Beforehand, though, Martín picked me up in his taxi and gave me a tour of the city that no guide book features, highlighting personal touchstones as much as historic landmarks.
“There’s where the Zeleste club was, where we got to hear rock music played live after Franco died.” He points to a recess near Santa María del Mar, a magnificent church close to the Born neighbourhood where Martín grew up. The dictator who admired Hitler and Mussolini may have died in 1975, but the scars of the civil war he unleashed in 1936 still linger: Martín shows me a bullet-ridden wall left to mark where children, seeking shelter from an air raid, lost their lives. We wander along Carrer Santa María del Born. “The street we lived on no longer exists. They demolished the tenements between it and an adjacent one. Today, where the streets used to be lies on both sides of an open space.” The wrought-iron Born market, an Eiffel-inspired gem designed by Josep Fontseré, is now a cultural centre, tastefully restored. We walk around while Martín remembers fondly. “It was Carlos Santana who blazed the trail. He was the first big star I ever heard play here live.” Waves of nostalgia result in an effusive grin. I take his photograph (above). Martín then shows me the Palau de la Música Catalana, an Art Nouveau concert hall built by Lluis Doménech i Montaner, for me a modernist edifice far more appealing than some of the extravaganzas concocted by the far better known Antoni Gaudí. “Here’s where I would love to hear Procol Harum play.” We pose to have our photographs taken (below), the first in line for a concert of the mind.

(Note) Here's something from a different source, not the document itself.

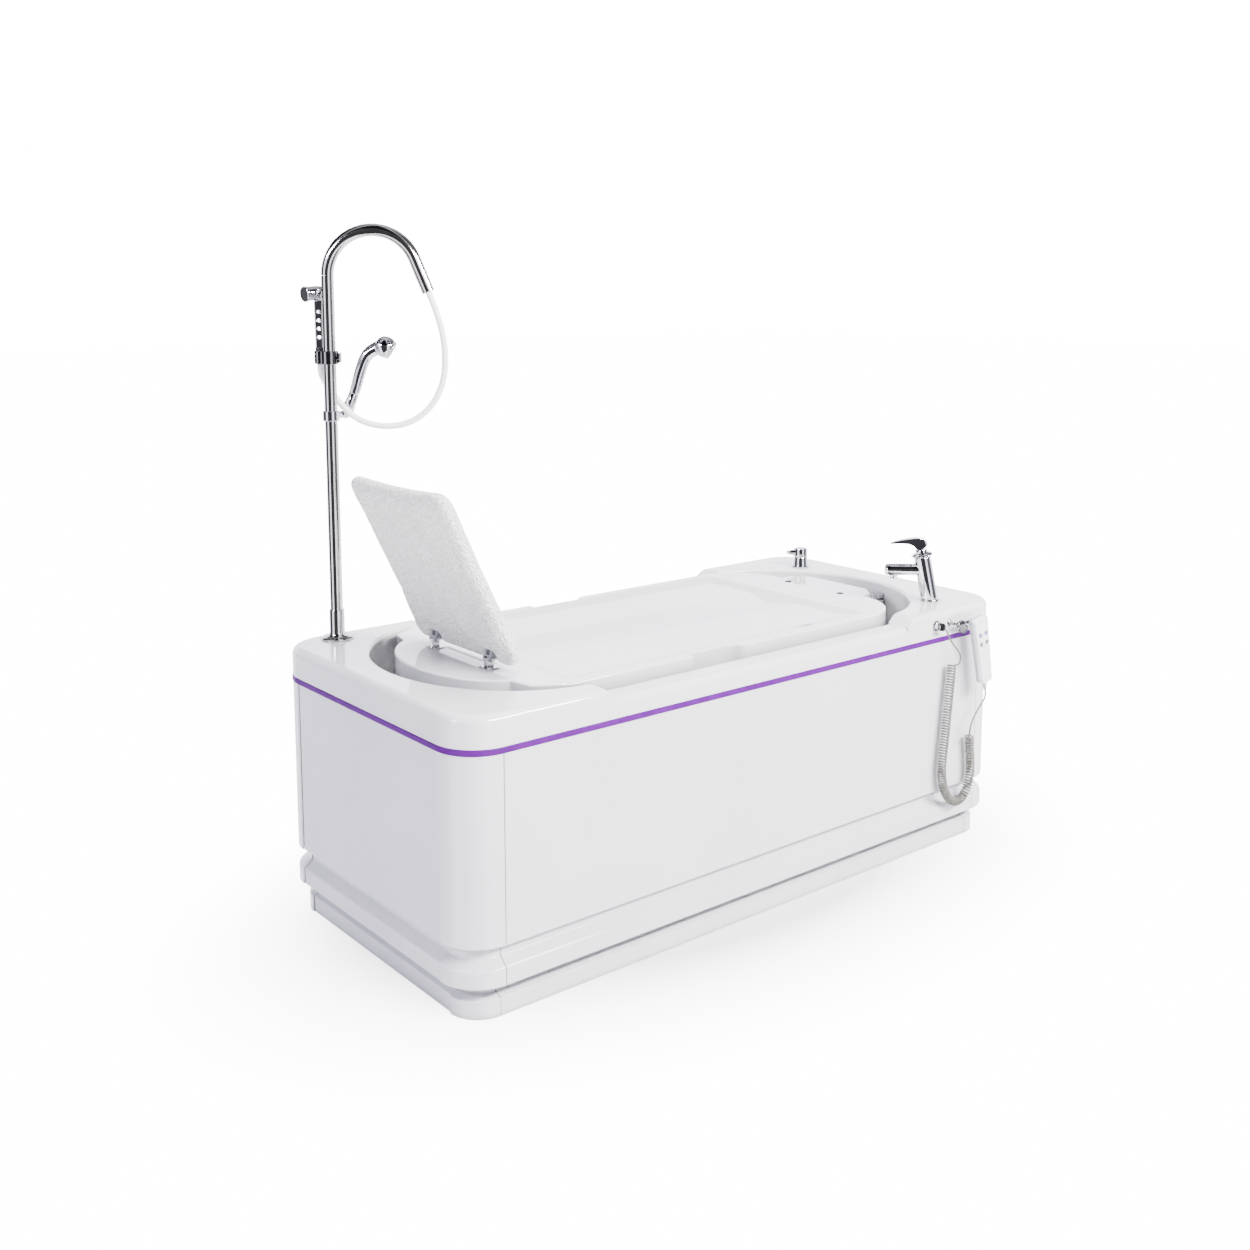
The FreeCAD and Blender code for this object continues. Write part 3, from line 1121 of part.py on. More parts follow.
diverter_frame = Placement(Vector(mm.diverter_x, mm.diverter_y, mm.rim_top),
                           Rotation(Vector(0, 0, 1), mm.diverter_turn))
body = fused([cylinder(cell.diverter_base_radius, cell.diverter_base_sheet, (0, 0, 0)),
              cone(cell.diverter_radius, cell.diverter_top_radius, cell.diverter_body_height, (0, 0, 0)),
              cylinder(cell.diverter_stem_radius, cell.diverter_body_height + cell.diverter_stem_height,
                       (0, 0, 0))])
body.Placement = diverter_frame
node(body, "diverter_body")
low = cell.diverter_body_height + cell.seat_gap
knob = rounded(cylinder(cell.diverter_top_radius, cell.diverter_handle_height, (0, 0, low)),
               cell.diverter_edge_radius,
               lambda edge: edge.BoundBox.ZMin > mm.diverter_body_height + mm.diverter_edge_radius)
pointer = cone(cell.diverter_lever_radius, cell.diverter_lever_tip,
               cell.diverter_top_radius + cell.diverter_lever_length,
               (0, 0, low + cell.diverter_handle_height / 2), (1, 0, 0))
bore = cylinder(cell.diverter_stem_radius + cell.running_gap,
                cell.diverter_stem_height + cell.diverter_edge_radius / 2,
                (0, 0, cell.diverter_body_height))
handle = cut(fused([knob, pointer]), bore)
handle.Placement = diverter_frame
node(handle, "diverter_handle")


# hand control: socket and plug, hook, case with four buttons, and the curly cord

face_y = -mm.bath_width / 2
outwards = (0, -1, 0)
flange = cylinder(cell.socket_flange_radius, cell.socket_flange_sheet,
                  (cell.socket_x, face_y, cell.socket_z), outwards)
barrel = cylinder(cell.socket_barrel_radius, cell.socket_flange_sheet + cell.socket_barrel_length,
                  (cell.socket_x, face_y, cell.socket_z), outwards)
node(fused([flange, barrel]), "pendant_socket")

plug_y = face_y - mm.socket_flange_sheet - mm.socket_barrel_length
shell = cylinder(cell.plug_radius, cell.plug_length, (cell.socket_x, plug_y, cell.socket_z), outwards)
down = math.radians(mm.plug_elbow_angle)
elbow_way = Vector(math.cos(down), 0, -math.sin(down))
elbow_start = Vector(mm.socket_x, plug_y - mm.plug_length / 2, mm.socket_z)
elbow = cylinder(cell.plug_elbow_radius, cell.plug_elbow_length, elbow_start, elbow_way)
node(fused([shell, elbow]), "pendant_plug")
cord_start = elbow_start + mm.plug_elbow_length * elbow_way

hook_y = face_y - mm.hook_reach
bend = mm.hook_bend
slant = bend * (1 - math.sqrt(0.5))
hook_path = Part.Wire([
    Part.LineSegment(Vector(mm.hook_x, face_y, mm.hook_z),
                     Vector(mm.hook_x, hook_y + bend, mm.hook_z)).toShape(),
    arc_through((mm.hook_x, hook_y + bend, mm.hook_z), (mm.hook_x + slant, hook_y + slant, mm.hook_z),
                (mm.hook_x + bend, hook_y, mm.hook_z)),
    Part.LineSegment(Vector(mm.hook_x + bend, hook_y, mm.hook_z),
                     Vector(mm.hook_x + mm.hook_length, hook_y, mm.hook_z)).toShape()])
hook = pipe(hook_path, mm.hook_rod_radius)
hook = hook.fuse(Part.makeCylinder(mm.hook_base_radius, mm.hook_base_sheet,
                                   Vector(mm.hook_x, face_y, mm.hook_z), Vector(*outwards)))
drop = mm.hook_ring_radius - mm.hook_ring_wire - mm.hook_rod_radius + mm.seat_gap
ring = Part.makeTorus(mm.hook_ring_radius, mm.hook_ring_wire,
                      Vector(mm.hook_x + mm.hook_ring_x, hook_y, mm.hook_z - drop), Vector(1, 0, 0))
node(shaped(hook.fuse(ring)), "pendant_hook")

case_y = face_y - mm.pendant_out
case_frame = Placement(Vector(mm.pendant_x, case_y, mm.pendant_top),
                       Rotation(Vector(0, 1, 0), -mm.pendant_lean))
half_depth = mm.pendant_depth / 2
case = pad([(cell.pendant_width / -2, zero), (cell.pendant_foot_width / -2, cell.pendant_length / -1),
            (cell.pendant_foot_width / 2, cell.pendant_length / -1), (cell.pendant_width / 2, zero)],
           cell.pendant_depth, "XZ_Plane")
softened(case, cell.pendant_radius,
         lambda edge: edge.BoundBox.YLength > half_depth and edge.Length < 2 * mm.pendant_depth)
softened(case, cell.pendant_edge_radius,
         lambda edge: edge.BoundBox.YLength < mm.seat_gap and edge.Length > mm.seat_gap)
case.Placement = Placement(Vector(0, half_depth, 0), Rotation())
lug_z = (mm.hook_z - mm.pendant_top) / math.cos(math.radians(mm.pendant_lean))
back = mm.pendant_out - mm.hook_reach
lug = box(cell.pendant_lug, cell.pendant_out - cell.hook_reach + cell.hook_rod_radius
          + cell.lug_rim, cell.pendant_lug, (-mm.pendant_lug / 2, 0, lug_z - mm.pendant_lug / 2))
wells = [cylinder(cell.button_radius + cell.seat_gap, cell.button_depth + cell.button_room,
                  (sx * mm.button_x, -half_depth, -mm.button_first - row * mm.button_pitch), (0, 1, 0))
         for row in (0, 1) for sx in (-1, 1)]
rod_room = cylinder(cell.hook_rod_radius + cell.seat_gap, 2 * cell.pendant_width,
                    Vector(0, back, lug_z) - mm.pendant_width
                    * Vector(math.cos(math.radians(mm.pendant_lean)), 0,
                             -math.sin(math.radians(mm.pendant_lean))),
                    (math.cos(math.radians(mm.pendant_lean)), 0, -math.sin(math.radians(mm.pendant_lean))))
case = cut(fused([case, lug]), fused(wells + [rod_room]))
case.Placement = case_frame
node(case, "pendant_case")

button_names = ("up", "down", "fill", "drain")
for number, name in enumerate(button_names):
    sx, row = (-1, 1)[number % 2], number // 2
    button = cylinder(cell.button_radius, cell.button_depth + cell.button_proud,
                      (sx * mm.button_x, -half_depth - mm.button_proud,
                       -mm.button_first - row * mm.button_pitch), (0, 1, 0))
    button.Placement = case_frame.multiply(button.Placement)
    node(button, f"pendant_button_{name}")

relief = cone(cell.relief_radius, cell.relief_tip_radius, cell.relief_length,
              (0, 0, -mm.pendant_length), (0, 0, -1))
relief.Placement = case_frame.multiply(relief.Placement)
node(relief, "pendant_relief")
cord_end = case_frame.multVec(Vector(0, 0, -mm.pendant_length - mm.relief_length))


def biarc(start, start_way, end, end_way):
    # two arcs that leave the first point and reach the second along the given ways
    span, ways = end - start, start_way + end_way
    curl = 2 * (1 - start_way.dot(end_way))
    along = span.dot(ways)
    reach = (math.sqrt(along ** 2 + curl * span.dot(span)) - along) / curl
    middle = 0.5 * (start + end + reach * (start_way - end_way))
    arcs = []
    for first, corner, last in ((start, start + reach * start_way, middle),
                                (middle, end - reach * end_way, end)):
        foot = 0.5 * (first + last)
        height = (corner - foot).Length
        half = (last - first).Length / 2
        rise = half * math.tan(math.atan2(height, half) / 2)
        arcs.append(Part.Arc(first, foot + rise / height * (corner - foot), last).toShape())
    return arcs


coil_y = face_y - mm.coil_out
axis = Part.BSplineCurve()
axis.interpolate([Vector(mm.socket_x + across * mm.cord_drop, coil_y, mm.socket_z + up * mm.cord_drop)
                  for across, up in coil_shares])
steps = int(2 * mm.coil_turns)
span = axis.length()
sense = Vector(0, 1, 0)


def on_coil(share):
    where = axis.parameterAtDistance(share * span)
    way = axis.tangent(where)[0]
    across = sense.cross(way)
    angle = 2 * math.pi * mm.coil_turns * share - math.pi / 2
    return axis.value(where) + mm.coil_radius * (math.cos(angle) * across + math.sin(angle) * sense)


def coil_way(share, step=1e-5):
    way = on_coil(min(share + step, 1)) - on_coil(max(share - step, 0))
    way.normalize()
    return way


shares = [step / steps for step in range(steps)] + [1.0]
spots = [on_coil(share) for share in shares]
ways = [coil_way(share) for share in shares]
run = 2 * mm.cord_radius
first, last = spots[0] - run * ways[0], spots[-1] + run * ways[-1]
edges = [Part.LineSegment(first, spots[0]).toShape()]
for number in range(len(spots) - 1):
    edges += biarc(spots[number], ways[number], spots[number + 1], ways[number + 1])
edges.append(Part.LineSegment(spots[-1], last).toShape())
coil_path = Part.Wire(edges)
coil = pipe(coil_path, mm.cord_radius)
print("coil length", round(coil_path.Length, 1), "volume over section times length",
      round(coil.Volume / (math.pi * mm.cord_radius ** 2 * coil_path.Length), 4))


def least_gap(shares_per_turn=24):
    # the closest that two strands of the coil come, surface to surface
    count = int(mm.coil_turns * shares_per_turn)
    points = [on_coil(step / count) for step in range(count + 1)]
    least = mm.bath_length
    for number, point in enumerate(points):
        near = points[number + shares_per_turn // 2:number + 2 * shares_per_turn]
        least = min([least] + [(point - other).Length for other in near])
    return least - 2 * mm.cord_radius


print("least gap between curls", round(least_gap(), 2))
node(shaped(coil), "cord_coil")

socket_foot = Vector(mm.socket_x, face_y, mm.socket_z)
lead_in = [cord_start, cord_start + mm.lead_in_run * elbow_way]
lead_in += [socket_foot + mm.cord_drop * Vector(*shares) for shares in lead_in_shares]
lead_in += [first - mm.lead_in_run * ways[0], first]
cord(lead_in, mm.cord_radius, "cord_lead_in")

relief_way = case_frame.multVec(Vector(0, 0, -1)) - case_frame.multVec(Vector(0, 0, 0))
lead_out = [last, last + mm.lead_in_run * ways[-1]]
lead_out += [socket_foot + mm.cord_drop * Vector(*shares) for shares in lead_out_shares]
lead_out += [cord_end + mm.lead_out_run * relief_way, cord_end]
cord(lead_out, mm.cord_radius, "cord_lead_out")


doc.recompute()
for thing in doc.Objects:
    if "Invalid" in thing.State or "Error" in thing.State:
        raise RuntimeError(f"{thing.Label} is {thing.State}")
for thing in parts:
    if thing.Shape.isNull() or not thing.Shape.isValid():
        raise RuntimeError(f"{thing.Label} has a bad shape")
os.makedirs("parts", exist_ok=True)
for thing in parts:
    thing.Shape.exportStep(f"parts/{thing.Label}.step")
print(len(parts), "pieces written")
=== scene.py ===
import json
from math import copysign, cos, pi, radians, sin

import bmesh
import bpy
from mathutils import Matrix, Vector


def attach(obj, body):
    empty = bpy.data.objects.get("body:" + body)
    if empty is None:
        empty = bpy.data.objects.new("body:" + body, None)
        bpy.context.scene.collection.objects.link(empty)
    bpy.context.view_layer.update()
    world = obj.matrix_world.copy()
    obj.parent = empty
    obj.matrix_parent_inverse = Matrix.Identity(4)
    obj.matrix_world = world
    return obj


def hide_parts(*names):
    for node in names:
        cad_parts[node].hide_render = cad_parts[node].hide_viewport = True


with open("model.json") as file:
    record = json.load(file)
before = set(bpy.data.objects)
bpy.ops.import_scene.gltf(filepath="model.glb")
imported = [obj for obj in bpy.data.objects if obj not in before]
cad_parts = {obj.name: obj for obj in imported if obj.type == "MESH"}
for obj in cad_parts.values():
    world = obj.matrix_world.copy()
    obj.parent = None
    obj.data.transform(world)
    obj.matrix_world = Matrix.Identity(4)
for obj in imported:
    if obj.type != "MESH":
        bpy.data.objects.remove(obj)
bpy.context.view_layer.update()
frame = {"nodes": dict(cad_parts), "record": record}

print("frame loaded")


# camera at the photograph's angle

view = {"place": (-2.3217, -2.6848, 1.5279), "turn": 39.25, "tilt": 7.89, "lens": 40.35, "shift": -0.12}
bpy.ops.object.camera_add(location=view["place"], rotation=(
    radians(90 - view["tilt"]), 0, radians(-view["turn"])))
camera = bpy.context.object
camera.data.lens = view["lens"]
camera.data.sensor_width = 36
camera.data.shift_y = view["shift"]
bpy.context.scene.camera = camera


# small tools

def choose(*pieces):
    bpy.ops.object.select_all(action="DESELECT")
    for piece in pieces:
        piece.select_set(True)
    bpy.context.view_layer.objects.active = pieces[0]


def openMesh(piece, kind="FACE", action="DESELECT"):
    choose(piece)
    bpy.ops.object.mode_set(mode="EDIT")
    bpy.ops.mesh.select_mode(type=kind)
    bpy.ops.mesh.select_all(action=action)
    return bmesh.from_edit_mesh(piece.data)


def closeMesh():
    bpy.ops.object.mode_set(mode="OBJECT")


def pickFaces(mesh, test):
    for face in mesh.faces:
        face.select_set(bool(test(face)))
    mesh.select_flush_mode()


def pickEdges(mesh, test):
    for edge in mesh.edges:
        edge.select_set(bool(test(edge)))
    mesh.select_flush_mode()


def addModifier(piece, kind, **settings):
    # adds a modifier, sets it and applies it
    choose(piece)
    modifier = piece.modifiers.new(kind.title(), kind)
    for name, value in settings.items():
        setattr(modifier, name, value)
    bpy.ops.object.modifier_apply(modifier=modifier.name)
    return piece


def moved(piece, matrix):
    piece.matrix_world = matrix @ piece.matrix_world
    choose(piece)
    bpy.ops.object.transform_apply(location=True, rotation=True, scale=True)
    return piece


def framed(place, degrees=0, axis="Z"):
    # a frame at the place, turned about one axis
    return Matrix.Translation(place) @ Matrix.Rotation(radians(degrees), 4, axis)


def facing(place, direction):
    # a frame whose Z axis points along the direction
    turn = Vector(direction).to_track_quat("Z", "Y").to_matrix().to_4x4()
    return Matrix.Translation(Vector(place)) @ turn


def turned(profile, sides=64):
    # a disc drawn up through the steps of its profile, each a radius and a height in millimetres
    bpy.ops.object.select_all(action="DESELECT")
    steps = [(radius / 1000, height / 1000) for radius, height in profile]
    radius, height = steps[0]
    bpy.ops.mesh.primitive_circle_add(vertices=sides, radius=radius, fill_type="NGON",
                                      location=(0, 0, height))
    piece = bpy.context.object
    bpy.ops.object.transform_apply(location=True)
    bpy.ops.object.mode_set(mode="EDIT")
    bpy.ops.mesh.select_all(action="SELECT")
    for (before, low), (after, high) in zip(steps, steps[1:]):
        bpy.ops.mesh.extrude_region_move(TRANSFORM_OT_translate={"value": (0, 0, high - low)})
        share = after / before
        bpy.ops.transform.resize(value=(share, share, 1), center_override=(0, 0, high))
    bpy.ops.mesh.select_all(action="SELECT")
    bpy.ops.mesh.normals_make_consistent(inside=False)
    closeMesh()
    return piece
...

Next, Martín whisks me off for lunch, the centrepiece of which is paella -- a mammoth feast was served -- prepared for us by Martín’s wife, Carmen. Accompanied by fine Albariño wine, chilled to perfection, a siesta afterwards is obligatory. Upon wakening, music beckons.
“Here’s the latest arrival,” he says, putting on a duet rendering of Procol Harum’s signature song, played by Sven-Invart Mikkelsen on organ and Jochen Brusch on violin, recorded in 2012 in Kevelaer, Germany. Its cathartic melancholy does more than pay justice to the album’s title, Trost in Zeiten de Trauer, which my high-school German (not perfect, these days only functionally approximate) translates as Trust in Times of Sorrow. How many of us have sought such solace in that soothing mix of music and words? Martín prefaces the second selection with an anecdote.
“I asked Gary Brooker, when he played here on 13 July 2001, with Bill Wyman’s Rhythm Kings” – he shows me a photograph of him and Gary there in situ together – “which cover of ‘A Whiter Shade of Pale ‘was his favourite. It turns out it’s mine too.” The room began to hum considerably harder as King Curtis and Billy Preston, recorded live at the Fillmore in San Francisco in 1971, filled it with their stunning (respectively) saxophone and keyboards acumen. Next up was a version that I knew well, for I was present when it was recorded: Procol Harum live at the Paradise Club in Boston, 18 May 1992, with Don Snow on Hammond organ, Geoff Whitehorn on guitar, Dave Bronze on bass, and Mark Brzezicki on drums. My presence is actually registered on the recording in an exchange with Gary -- his piano playing and singing were superb that night -- prior to “A Salty Dog.” It runs something like this:
Gary (in mimic Scottish accent): On a clear day in Kirkcaldy, which is in northern Scotland, Scotland is that wee country just north of…[at this juncture in the preamble I shouted “Yea” and waved my hand. Being close to the front of the stage, my antics caught Gary’s attention].
Gary (in Southend-on-Sea English): Are you Scottish?
George (in Glaswegian English): Glasgow!
Gary (his first utterance is in mimic Scottish accent; thereafter, he resorts back to Southend-on-Sea English): Glasgae? What’re you doin’ 'ere then?
George (in Glaswegian English): Following you!
Gary: Following us! You were in Glasgow last week, I remember that face…I forgot what I was going to say now. I was talking about auld Kirkcaldy. Well, I used to live there in a seaman’s hostel -- in a seaman’s hostel. Boy, my room was as big as a shoebox. But I always woke up in the morning to the sounds of the small birds. That’s it. True story.
Martín roars with laughter when I identify my cameo part to him.
“Is that really you?”
As Geoff’s guitar tweaks a seagull simulation, I assure him that it is. Martín continues to chuckle as he puts on selection number four, a rendering of “A Whiter Shade of Pale” that hails all the way from Malaysia. The fifth and final version is not a cover of the song per se, but one in which a verse of the chorus is threaded into a song about the travails of someone decidedly down in his luck, the vocals delivered in clipped Barbados calypso by a group called The Sandpebbles. “A Whita Shade ah Pale” is the colour the protagonist’s face turns as he endures calamity after calamity, always to fight another day no matter what befalls him.